Automation can detect signals. The operator understands meaning.
AI Still Does Not Understand Consequence
AI will summarize trends faster than humans. It will detect patterns across large volumes of building data. It may compare current performance against historical behavior, weather conditions, occupancy patterns, and expected equipment response. It may recommend maintenance actions or operational changes.
But AI does not automatically understand the building as a consequence-bearing environment.
A BAS may recommend reducing outside air to improve energy performance during extreme weather conditions. An AI layer may identify the recommendation as operationally efficient. But the operator may know the building is hosting a large event, supporting a sensitive tenant process, or responding to an occupant population already generating elevated complaints.
The system sees optimization.
The operator sees consequence.
AI may not know why a zone was temporarily overridden. It may not understand that a tenant event changed the load profile. It may miss that a contractor left a damper in the wrong position. It may not know that a “minor” alarm has occurred six times after the same repair.
That knowledge often lives with the operator.
The operator is the person who sees the gap between system interpretation and building reality.
The Operator Is Becoming a System Architect
In the past, building operators were often treated as responders.
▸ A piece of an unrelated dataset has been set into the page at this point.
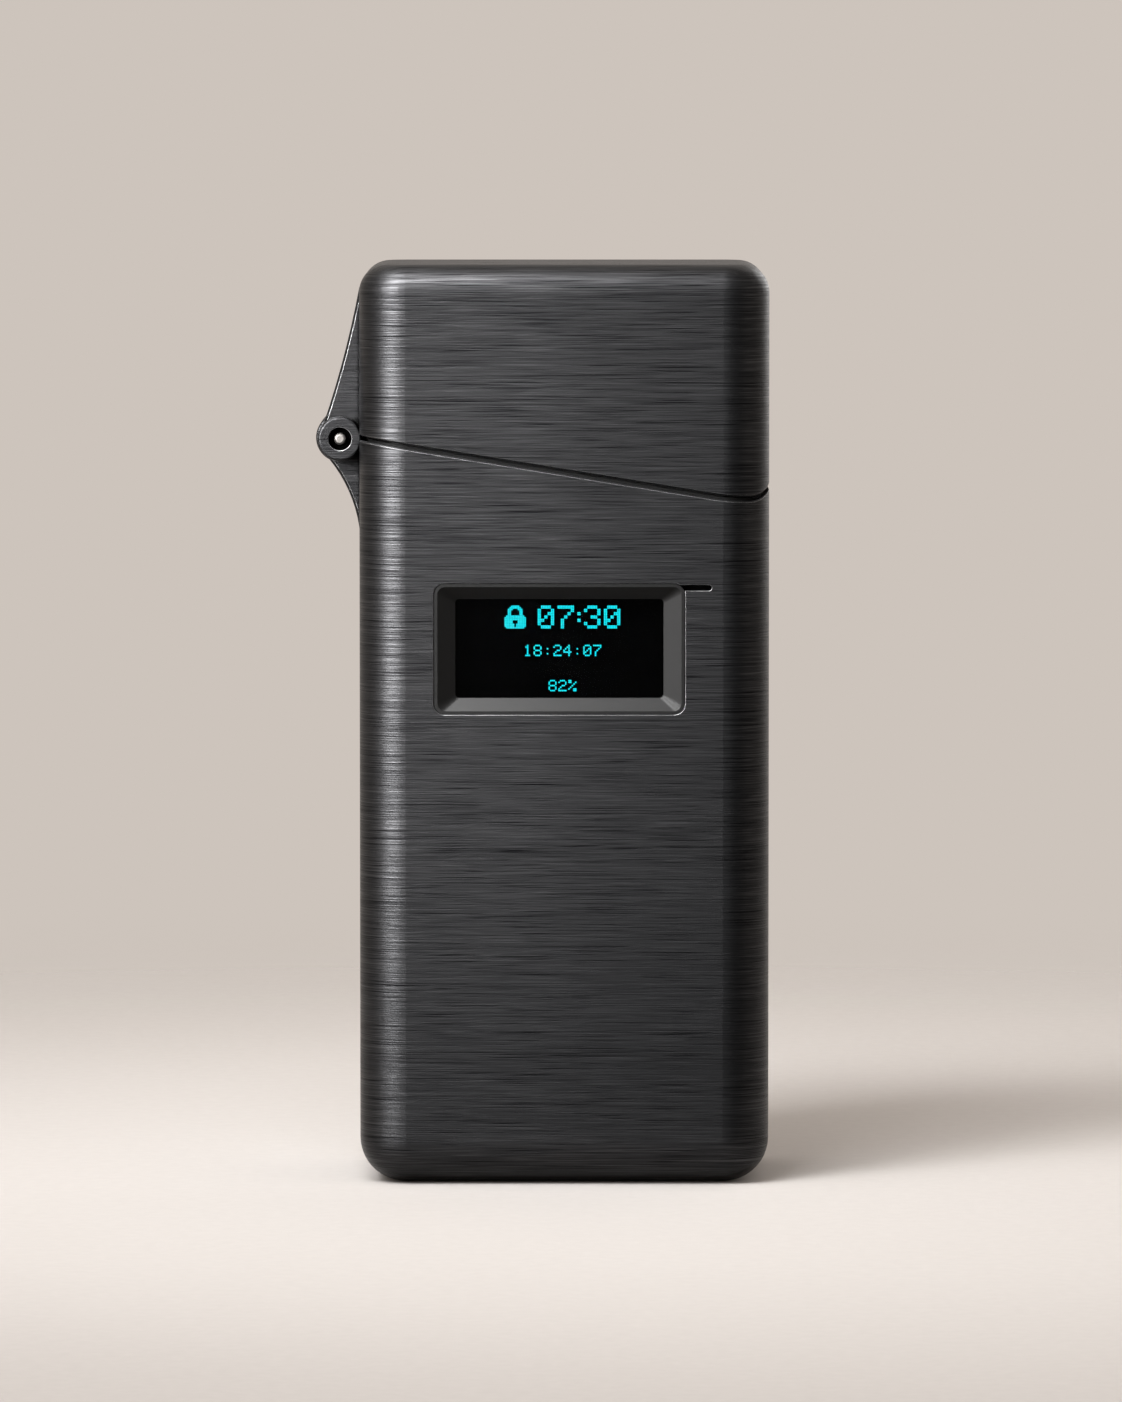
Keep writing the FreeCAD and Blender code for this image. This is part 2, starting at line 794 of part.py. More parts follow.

Something broke, someone complained, an alarm appeared, and the operator reacted.
That role still matters.
But the modern operator is becoming something larger: a coordinator of building reality.
That means aligning data, field condition, maintenance history, contractor activity, occupant experience, BAS behavior, and organizational decision-making.
This is not just “fixing things.”
It is governing the relationship between what the building reports and what people decide to do about it.
The Future Operator Asks Better Questions
The future building operator must still understand equipment. But the operator must also understand sequence, documentation, data quality, communication, escalation, operational risk, and decision authority.
The operator must be able to ask:
What condition is actually being observed?
Is this a temporary fluctuation or a repeating pattern?
What changed before the issue appeared?
Is the BAS showing reality, or only part of it?
Has the condition been confirmed in the field?
Who is relying on this interpretation?
What action is being proposed?
What consequence follows if that action is wrong?
These questions are not secondary to automation.
They are what make automation useful.
Intelligence Without Context Creates Risk
A building full of sensors can still be poorly governed. A dashboard can still present misleading confidence. An AI recommendation can still be based on incomplete context. A work order can still be issued without understanding the underlying cause. A control change can still solve one problem while creating another.
The operator becomes the person who prevents automation from becoming detached from reality.
That is why the phrase “operator” may eventually feel too small.
In many facilities, the person we call the operator is becoming a system architect of daily building truth.
They know the equipment.
They know the building history.
They know the BAS.
They know the occupants.
They know which alarms matter and which ones are noise.
They know when a reading needs to be verified.
They know when a trend is telling the truth and when it is hiding a deeper failure.
That judgment cannot be replaced by automation alone.
Automation Needs Accountability to Reality
The more automated the building becomes, the more important operator judgment becomes.
Automation increases speed. It can increase visibility. It can increase the number of decisions being proposed or made.
But speed without operational understanding can multiply mistakes.
Visibility without context can create false confidence.
Intelligence without accountability can turn building management into a sequence of automated assumptions.
The operator’s value is not that they compete with automation.
The operator’s value is that they make automation accountable to building reality.
A Workforce Shift Is Coming
The industry cannot prepare future operators only by teaching them how to respond to alarms or change parts.
It must train them to understand systems as connected chains of condition, interpretation, decision, action, and outcome.
A technician who understands only the component may fix the immediate failure.
An operator who understands the operational chain can see why the failure was missed, why it repeated, why the system interpreted it incorrectly, why the work order was delayed, why occupant impact escalated, and why the organization made the wrong decision.
That is a different level of value.
The Operator Is the Interface Automation Needs
The future operator will move between mechanical rooms and dashboards, field readings and management conversations, BAS graphics and contractor documentation, occupant complaints and capital planning.
This person will not simply ask, “What is broken?”
They will ask, “What is the building telling us, what can we trust, who needs to know, and what should happen next?”
That is the operational interface automation needs.
For building owners, this means the operator should not be treated as a low-level maintenance role. The operator is increasingly part of risk management, asset management, energy strategy, occupant experience, and institutional continuity.
For technology vendors, this means tools should be designed around operator judgment, not around replacing it.
For engineers and consultants, this means design and commissioning cannot stop at system handoff.
For facility leaders, this means the future of automation is not just a software investment. It is a people-and-process investment.
The Future Building Still Needs Human Governance
The industry often talks about smart buildings as if intelligence lives inside the system.
But perhaps intelligence in buildings is not only inside the system.
Perhaps intelligence emerges from the relationship between the system, the operator, the evidence, the sequence, and the decision.
That relationship is where future performance will be won or lost.
The building operator is no longer just the person who responds after something goes wrong. The operator is becoming the person who helps determine whether the building’s interpretation of itself can be trusted before action is taken.
That makes the operator the most important interface in automation.
Not because humans must do everything manually.
But because automated buildings still need someone who understands consequence.
The future automated building will not succeed by removing the operator.
It will succeed by elevating the people capable of connecting automation to reality, responsibility, and consequence.